The poet retains by nature the innocence of the eye, or recovers it easily; he disintegrates the fictions of common perception into their sensuous elements, gathers these together again into chance groups as the accidents of his environment or the affinities of his temperament may conjoin them; and this wealth of sensation and this freedom of fancy, which make an extraordinary ferment in his ignorant heart, presently bubble over into some kind of utterance.

The fullness and sensuousness of such effusions bring them nearer to our actual perceptions than common discourse could come; yet they may easily seem remote, overloaded, and obscure to those accustomed to think entirely in symbols, and never to be interrupted in the algebraic rapidity of their thinking by a moment’s pause and examination of heart, nor ever to plunge for a moment into that torrent of sensation and imagery over which the bridge of prosaic associations habitually carries us safe and dry to some conventional act. How slight that bridge commonly is, how much an affair of trestles and wire, we can hardly conceive until we have trained ourselves to an extreme sharpness of introspection. But psychologists have discovered, what laymen generally will confess, that we hurry by the procession of our mental images as we do by the traffic of the street, intent on business, gladly forgetting the noise and movement of the scene, and looking only for the corner we would turn or the door we would enter. Yet in our alertest moment the depths of the soul are still dreaming; the real world stands drawn in bare outline against a background of chaos and unrest. Our logical thoughts dominate experience only as the parallels and meridians make a checkerboard of the sea. They guide our voyage without controlling the waves, which toss forever in spite of our ability to ride over them to our chosen ends. Sanity is a madness put to good uses; waking life is a dream controlled.

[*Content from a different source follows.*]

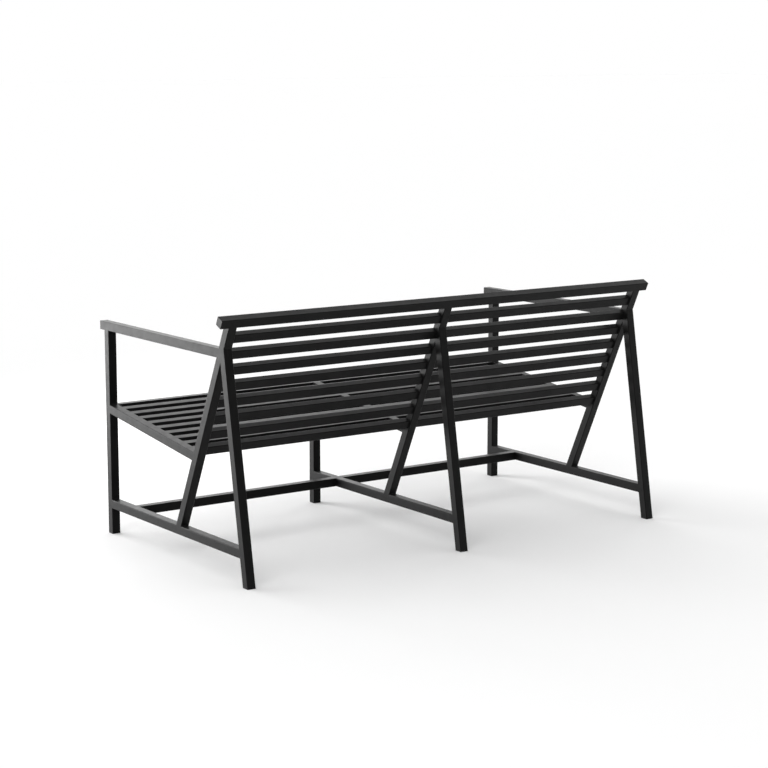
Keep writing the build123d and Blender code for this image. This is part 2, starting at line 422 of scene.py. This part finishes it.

Out of the neglected riches of this dream the poet fetches his wares. He dips into the chaos that underlies the rational shell of the world and brings up some superfluous image, some emotion dropped by the way, and reattaches it to the present object; he reinstates things unnecessary, he emphasizes things ignored, he paints in again into the landscape the tints which the intellect has allowed to fade from it. If he seems sometimes to obscure a fact, it is only because he is restoring an experience. The first element which the intellect rejects in forming its ideas of things is the emotion which accompanies the perception; and this emotion is the first thing the poet restores. He stops at the image, because he stops to enjoy. He wanders into the bypaths of association because the bypaths are delightful. The love of beauty which made him give measure and cadence to his words, the love of harmony which made him rhyme them, reappear in his imagination and make him select there also the material that is itself beautiful, or capable of assuming beautiful forms. The link that binds together the ideas, sometimes so wide apart, which his wit assimilates, is most often the link of emotion; they have in common some element of beauty or of horror.